JACK O'LANTERN carves a niche on DVD courtesy of Lions Gate Home Entertainment. The movie has been letterboxed at 1.66:1, but the transfer is not anamorphic. As JACK O'LANTERN was shot on video, the image is sharp and clear, showing no grain or defects from the source material. The colors look good and the picture is fairly stable. There are some moments where the movement of characters creates blurred lines and there is a "burn out" effect in some scenes. The DVD has a Dolby Digital 5.1 audio track which provides clear dialogue and music. The stereo effects are pretty good, but there wasn't much in the way of surround sound action or subwoofer effects.

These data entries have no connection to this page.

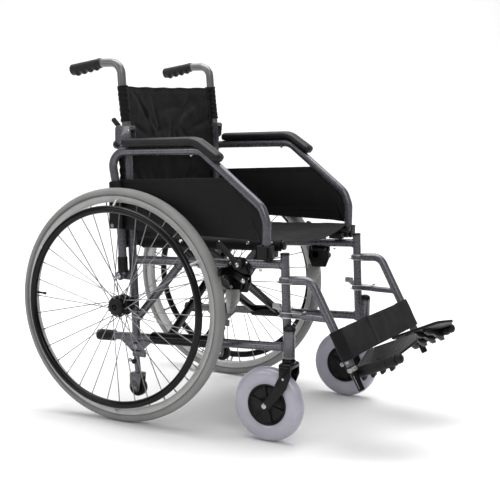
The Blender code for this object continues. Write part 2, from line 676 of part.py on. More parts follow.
# ---------------------------------------------------------------- the chair
for side, word in ((-1, "right"), (1, "left")):
    side_frame(side, word)
    tipping_grip(side, word)
    armrest_socket(side, word)
    transit_bracket(side, word)
    transit_wheel(side, word)
    axle(side, word)
    axle_button(side, word)
    rear_tyre(side, word)
    rear_wheel(side, word)
    handrim(side, word)
    castor(side, word)
    brake(side, word)
    armrest(side, word)
    upper_back(side, word)
    legrest(side, word)
    footplate(side, word)
    calf_strap(side, word)

back_panels()
brace("brace_a", -1, 0.0)
brace("brace_b", 1, BRACE_STEP)
seat()
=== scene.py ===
"""Looks of the folding wheelchair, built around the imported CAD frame.

Lengths are in millimetres from the rear axle (y) and the floor (z), as in the design;
`Shape.finish` turns them into metres in the frame's own coordinates.
"""
import math

import bmesh
import bpy
from mathutils import Matrix, Vector, noise


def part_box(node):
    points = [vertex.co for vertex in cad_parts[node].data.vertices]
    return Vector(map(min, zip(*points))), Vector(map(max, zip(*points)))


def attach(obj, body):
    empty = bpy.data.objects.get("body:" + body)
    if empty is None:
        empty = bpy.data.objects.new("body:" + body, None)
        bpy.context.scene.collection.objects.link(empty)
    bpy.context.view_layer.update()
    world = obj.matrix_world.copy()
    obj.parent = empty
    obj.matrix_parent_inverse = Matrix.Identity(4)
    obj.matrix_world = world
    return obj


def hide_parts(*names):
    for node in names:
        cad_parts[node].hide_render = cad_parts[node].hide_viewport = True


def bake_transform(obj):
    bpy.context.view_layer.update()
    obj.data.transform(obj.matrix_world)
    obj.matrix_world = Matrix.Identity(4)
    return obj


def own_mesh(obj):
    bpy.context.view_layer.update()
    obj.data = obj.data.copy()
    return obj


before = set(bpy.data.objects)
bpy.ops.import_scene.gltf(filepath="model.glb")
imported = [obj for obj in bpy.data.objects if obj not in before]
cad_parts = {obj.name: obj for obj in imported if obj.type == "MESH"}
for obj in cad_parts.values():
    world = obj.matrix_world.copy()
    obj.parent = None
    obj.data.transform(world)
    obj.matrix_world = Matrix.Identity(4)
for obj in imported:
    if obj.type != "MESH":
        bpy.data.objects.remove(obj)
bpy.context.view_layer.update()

MM = 0.001
TYRE_LOW, TYRE_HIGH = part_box("right_rear_tyre")
AXLE_SHIFT = (TYRE_LOW.y + TYRE_HIGH.y) / 2          # the rear axle's y in the frame
WHEEL_R = (TYRE_HIGH.z - TYRE_LOW.z) / 2 / MM
WHEEL_X = (TYRE_HIGH.x + TYRE_LOW.x) / -2 / MM
SIDES = ((-1, "right"), (1, "left"))

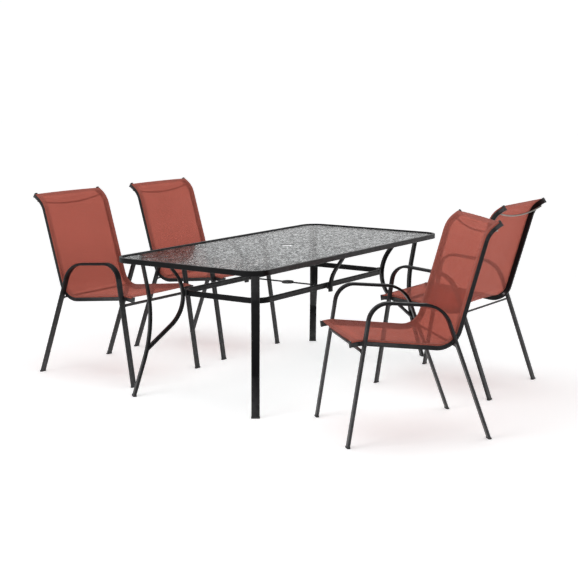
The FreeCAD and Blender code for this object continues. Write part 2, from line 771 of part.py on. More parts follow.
def rail_path():
    """Seat front to the rolled top of the back."""
    return rounded_path([
        (RAIL_TIP_Y, RAIL_TIP_Z, 0),
        (RAIL_FRONT_BEND_Y, RAIL_FRONT_BEND_Z, RAIL_FRONT_BEND_RADIUS),
        (RAIL_SEAT_BEND_Y, RAIL_SEAT_BEND_Z, RAIL_SEAT_BEND_RADIUS),
        (RAIL_ROLL_Y, RAIL_ROLL_Z, RAIL_ROLL_RADIUS),
        (RAIL_TOP_Y, RAIL_TOP_Z, 0),
    ])


def rail_crossings():
    """Points where a rail crosses the front and the rear leg, in the rail's plane."""
    plane = rail_plane()
    legs = path_edges(plane, loop_path())
    rail = path_edges(plane, rail_path())
    return [crossing([legs[0]], rail), crossing([legs[-1]], rail)]


def groove_loop():
    """The sling groove in the rail's outer face, a little behind its front face."""
    u_out = RAIL_TUBE_WIDTH / 2
    v_mid = RAIL_TUBE_DEPTH / 2 - GROOVE_SETBACK - GROOVE_WIDTH / 2
    centre = (u_out - GROOVE_DEPTH / 2 + GROOVE_OVERRUN / 2, v_mid)
    return box_loop(GROOVE_DEPTH + GROOVE_OVERRUN, GROOVE_WIDTH, GROOVE_EDGE_RADIUS, centre)


def rail_hollow_loop():
    """The rail's cavity, stepped round the groove."""
    u0 = -RAIL_TUBE_WIDTH / 2 + RAIL_WALL
    u1 = RAIL_TUBE_WIDTH / 2 - RAIL_WALL
    u_step = RAIL_TUBE_WIDTH / 2 - GROOVE_DEPTH - RAIL_WALL
    v0 = -RAIL_TUBE_DEPTH / 2 + RAIL_WALL
    v1 = RAIL_TUBE_DEPTH / 2 - RAIL_WALL
    v_step = RAIL_TUBE_DEPTH / 2 - GROOVE_SETBACK - GROOVE_WIDTH - RAIL_WALL
    points = [(u0, v0), (u1, v0), (u1, v_step), (u_step, v_step), (u_step, v1), (u0, v1)]
    return rounded_loop(points, RAIL_INNER_RADIUS)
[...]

The JACK O'LANTERN DVD contains a 12-minute "Behind the Screams" segment which contains comments from many members of the cast and crew, combined with clips from the movie and a few behind-the-scenes shots. Here, we learn that director etc. Ron McLellen is a perfectionist. OK. (I also like the fact that the movie was shot on video, yet the actors are sitting in front of a film camera during their interviews and McLellen is sitting by an old 16mm film projector.) The only other extra on the disc is the trailer for JACK O'LANTERN, which is presented full-frame.